* SHORT EXERCISE:
Pull out each line of the data that includes the word "materials".

==============================

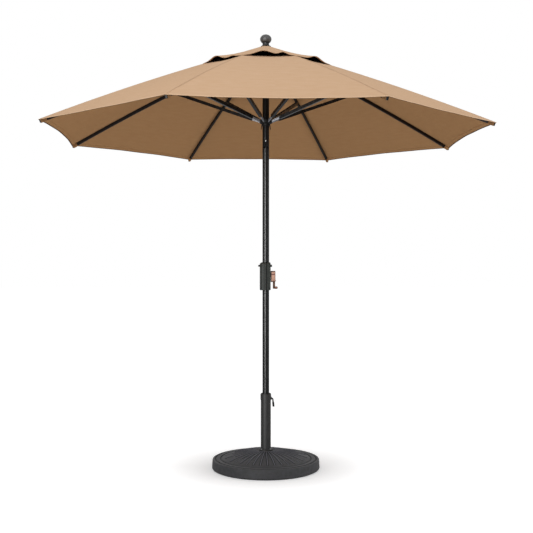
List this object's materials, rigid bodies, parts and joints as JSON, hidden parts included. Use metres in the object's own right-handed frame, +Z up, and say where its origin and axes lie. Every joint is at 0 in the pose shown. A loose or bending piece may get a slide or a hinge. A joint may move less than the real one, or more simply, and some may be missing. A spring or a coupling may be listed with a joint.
{
  "type": "patio umbrella with base",
  "caption": "Round market umbrella with folding ribs, wind vent, crank, push-button tilt and a round weighted stand.",
  "frame": {"origin": "on the floor, under the middle of the stand", "axes": "+Z up along the pole, +X towards the crank, -Y towards the front and the tilt button"},
  "size_m": [2.3466, 2.3466, 2.456],
  "materials": {
    "base_resin": "matte",
    "foot_rubber": "matte",
    "stand_paint": "satin",
    "black_plastic": "satin",
    "housing_plastic": "satin",
    "pole_paint": "gloss",
    "black_steel": "satin",
    "bright_steel": "polished",
    "crank_copper": "satin",
    "canopy_fabric": "matte"
  },
  "bodies": {
    "stand": {"base_weight": "base_resin", "base_foot_ring": "foot_rubber", "stem_tube": "stand_paint", "flange_screws": "bright_steel", "stem_collar": "black_plastic"},
    "clamp_screw": {"clamp_screw": "black_steel"},
    "pole_bushing": {"pole_bushing": "black_plastic"},
    "lower_pole": {"lower_pole": "pole_paint", "crank_housing_left": "housing_plastic", "crank_housing_right": "housing_plastic", "housing_bolts": "bright_steel", "crank_bushing": "black_plastic", "tilt_socket": "black_steel"},
    "crank": {"cord_spool": "black_steel", "crank_handle": "crank_copper"},
    "crank_grip": {"crank_grip": "crank_copper"},
    "upper_pole": {"upper_pole": "pole_paint", "tilt_fork": "black_steel", "tilt_pin": "bright_steel", "top_hub": "black_plastic", "hub_pins": "bright_steel", "pulley_pin": "bright_steel", "finial": "black_plastic"},
    "cord_pulley": {"cord_pulley": "black_plastic"},
    "tilt_button": {"tilt_button": "bright_steel"},
    "runner": {"runner": "black_plastic", "runner_pins": "bright_steel"},
    "rib_1": {"rib_1": "pole_paint", "rib_end_1": "black_plastic", "canopy_gore_1": "canopy_fabric"},
    "strut_1": {"strut_1": "pole_paint"},
    "rib_2": {"rib_2": "pole_paint", "rib_end_2": "black_plastic", "canopy_gore_2": "canopy_fabric"},
    "strut_2": {"strut_2": "pole_paint"},
    "rib_3": {"rib_3": "pole_paint", "rib_end_3": "black_plastic", "canopy_gore_3": "canopy_fabric"},
    "strut_3": {"strut_3": "pole_paint"},
    "rib_4": {"rib_4": "pole_paint", "rib_end_4": "black_plastic", "canopy_gore_4": "canopy_fabric"},
    "strut_4": {"strut_4": "pole_paint"},
    "rib_5": {"rib_5": "pole_paint", "rib_end_5": "black_plastic", "canopy_gore_5": "canopy_fabric"},
    "strut_5": {"strut_5": "pole_paint"},
    "rib_6": {"rib_6": "pole_paint", "rib_end_6": "black_plastic", "canopy_gore_6": "canopy_fabric"},
    "strut_6": {"strut_6": "pole_paint"},
    "rib_7": {"rib_7": "pole_paint", "rib_end_7": "black_plastic", "canopy_gore_7": "canopy_fabric"},
    "strut_7": {"strut_7": "pole_paint"},
    "rib_8": {"rib_8": "pole_paint", "rib_end_8": "black_plastic", "canopy_gore_8": "canopy_fabric"},
    "strut_8": {"strut_8": "pole_paint"}
  },
  "joints": [
    {"name": "clamp_screw_turn", "type": "hinge", "parent": "stand", "child": "clamp_screw", "pos_m": [0.034, 0, 0.396], "axis": [1, 0, 0], "range_deg": [0, 540]},
    {"name": "pole_turn", "type": "hinge", "parent": "stand", "child": "pole_bushing", "pos_m": [0, 0, 0.41], "axis": [0, 0, 1], "continuous": true},
    {"name": "pole_lift", "type": "slide", "parent": "pole_bushing", "child": "lower_pole", "axis": [0, 0, 1], "range_m": [0, 0.3]},
    {"name": "tilt", "type": "hinge", "parent": "lower_pole", "child": "upper_pole", "pos_m": [0, 0, 1.83], "axis": [-1, 0, 0], "range_deg": [-30, 0]},
    {"name": "tilt_button_press", "type": "slide", "parent": "upper_pole", "child": "tilt_button", "axis": [0, 1, 0], "range_m": [0, 0.003], "stiffness_N_per_m": 800, "springref_m": -0.002},
    {"name": "canopy_fold", "type": "hinge", "parent": "upper_pole", "child": "rib_1", "pos_m": [0.02772, 0.01148, 2.366], "axis": [-0.3827, 0.9239, 0], "range_deg": [0, 61.6], "deforming": ["canopy_gore_1"]},
    {"name": "rib_2_fold", "type": "hinge", "parent": "upper_pole", "child": "rib_2", "pos_m": [0.01148, 0.02772, 2.366], "axis": [-0.9239, 0.3827, 0], "range_deg": [0, 61.6], "deforming": ["canopy_gore_2"]},
    {"name": "rib_3_fold", "type": "hinge", "parent": "upper_pole", "child": "rib_3", "pos_m": [-0.01148, 0.02772, 2.366], "axis": [-0.9239, -0.3827, 0], "range_deg": [0, 61.6], "deforming": ["canopy_gore_3"]},
    {"name": "rib_4_fold", "type": "hinge", "parent": "upper_pole", "child": "rib_4", "pos_m": [-0.02772, 0.01148, 2.366], "axis": [-0.3827, -0.9239, 0], "range_deg": [0, 61.6], "deforming": ["canopy_gore_4"]},
    {"name": "rib_5_fold", "type": "hinge", "parent": "upper_pole", "child": "rib_5", "pos_m": [-0.02772, -0.01148, 2.366], "axis": [0.3827, -0.9239, 0], "range_deg": [0, 61.6], "deforming": ["canopy_gore_5"]},
    {"name": "rib_6_fold", "type": "hinge", "parent": "upper_pole", "child": "rib_6", "pos_m": [-0.01148, -0.02772, 2.366], "axis": [0.9239, -0.3827, 0], "range_deg": [0, 61.6], "deforming": ["canopy_gore_6"]},
    {"name": "rib_7_fold", "type": "hinge", "parent": "upper_pole", "child": "rib_7", "pos_m": [0.01148, -0.02772, 2.366], "axis": [0.9239, 0.3827, 0], "range_deg": [0, 61.6], "deforming": ["canopy_gore_7"]},
    {"name": "rib_8_fold", "type": "hinge", "parent": "upper_pole", "child": "rib_8", "pos_m": [0.02772, -0.01148, 2.366], "axis": [0.3827, 0.9239, 0], "range_deg": [0, 61.6], "deforming": ["canopy_gore_8"]},
    {"name": "strut_1_swing", "type": "hinge", "parent": "rib_1", "child": "strut_1", "pos_m": [0.52794, 0.21868, 2.16342], "axis": [-0.3827, 0.9239, 0], "range_deg": [-123.2, 0]},
    {"name": "strut_2_swing", "type": "hinge", "parent": "rib_2", "child": "strut_2", "pos_m": [0.21868, 0.52794, 2.16342], "axis": [-0.9239, 0.3827, 0], "range_deg": [-123.2, 0]},
    {"name": "strut_3_swing", "type": "hinge", "parent": "rib_3", "child": "strut_3", "pos_m": [-0.21868, 0.52794, 2.16342], "axis": [-0.9239, -0.3827, 0], "range_deg": [-123.2, 0]},
    {"name": "strut_4_swing", "type": "hinge", "parent": "rib_4", "child": "strut_4", "pos_m": [-0.52794, 0.21868, 2.16342], "axis": [-0.3827, -0.9239, 0], "range_deg": [-123.2, 0]},
    {"name": "strut_5_swing", "type": "hinge", "parent": "rib_5", "child": "strut_5", "pos_m": [-0.52794, -0.21868, 2.16342], "axis": [0.3827, -0.9239, 0], "range_deg": [-123.2, 0]},
    {"name": "strut_6_swing", "type": "hinge", "parent": "rib_6", "child": "strut_6", "pos_m": [-0.21868, -0.52794, 2.16342], "axis": [0.9239, -0.3827, 0], "range_deg": [-123.2, 0]},
    {"name": "strut_7_swing", "type": "hinge", "parent": "rib_7", "child": "strut_7", "pos_m": [0.21868, -0.52794, 2.16342], "axis": [0.9239, 0.3827, 0], "range_deg": [-123.2, 0]},
    {"name": "strut_8_swing", "type": "hinge", "parent": "rib_8", "child": "strut_8", "pos_m": [0.52794, -0.21868, 2.16342], "axis": [0.3827, 0.9239, 0], "range_deg": [-123.2, 0]},
    {"name": "runner_travel", "type": "hinge", "parent": "strut_1", "child": "runner", "pos_m": [0.02772, 0.01148, 1.96085], "axis": [-0.3827, 0.9239, 0], "range_deg": [0, 61.6]},
    {"name": "crank_turn", "type": "hinge", "parent": "lower_pole", "child": "crank", "pos_m": [0.03, 0, 1.097], "axis": [1, 0, 0], "range_deg": [0, 4039]},
    {"name": "pulley_turn", "type": "hinge", "parent": "upper_pole", "child": "cord_pulley", "pos_m": [0, 0, 2.324], "axis": [1, 0, 0], "range_deg": [0, 4039]},
    {"name": "grip_spin", "type": "hinge", "parent": "crank", "child": "crank_grip", "pos_m": [0.06, 0, 1.022], "axis": [1, 0, 0], "continuous": true}
  ],
  "couplings": [
    {"joint": "rib_2_fold", "follows": "canopy_fold", "ratio": 1},
    {"joint": "rib_3_fold", "follows": "canopy_fold", "ratio": 1},
    {"joint": "rib_4_fold", "follows": "canopy_fold", "ratio": 1},
    {"joint": "rib_5_fold", "follows": "canopy_fold", "ratio": 1},
    {"joint": "rib_6_fold", "follows": "canopy_fold", "ratio": 1},
    {"joint": "rib_7_fold", "follows": "canopy_fold", "ratio": 1},
    {"joint": "rib_8_fold", "follows": "canopy_fold", "ratio": 1},
    {"joint": "strut_1_swing", "follows": "canopy_fold", "ratio": -2},
    {"joint": "strut_2_swing", "follows": "canopy_fold", "ratio": -2},
    {"joint": "strut_3_swing", "follows": "canopy_fold", "ratio": -2},
    {"joint": "strut_4_swing", "follows": "canopy_fold", "ratio": -2},
    {"joint": "strut_5_swing", "follows": "canopy_fold", "ratio": -2},
    {"joint": "strut_6_swing", "follows": "canopy_fold", "ratio": -2},
    {"joint": "strut_7_swing", "follows": "canopy_fold", "ratio": -2},
    {"joint": "strut_8_swing", "follows": "canopy_fold", "ratio": -2},
    {"joint": "runner_travel", "follows": "canopy_fold", "ratio": 1},
    {"joint": "crank_turn", "follows": "canopy_fold", "ratio": 65.56},
    {"joint": "pulley_turn", "follows": "canopy_fold", "ratio": 65.56}
  ]
}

==============================

* REPLY TO THE EXERCISE:
List this object's materials, rigid bodies, parts and joints as JSON, hidden parts included. Use metres in the object's own right-handed frame, +Z up, and say where its origin and axes lie. Every joint is at 0 in the pose shown. A loose or bending piece may get a slide or a hinge. A joint may move less than the real one, or more simply, and some may be missing. A spring or a coupling may be listed with a joint.
  "materials": {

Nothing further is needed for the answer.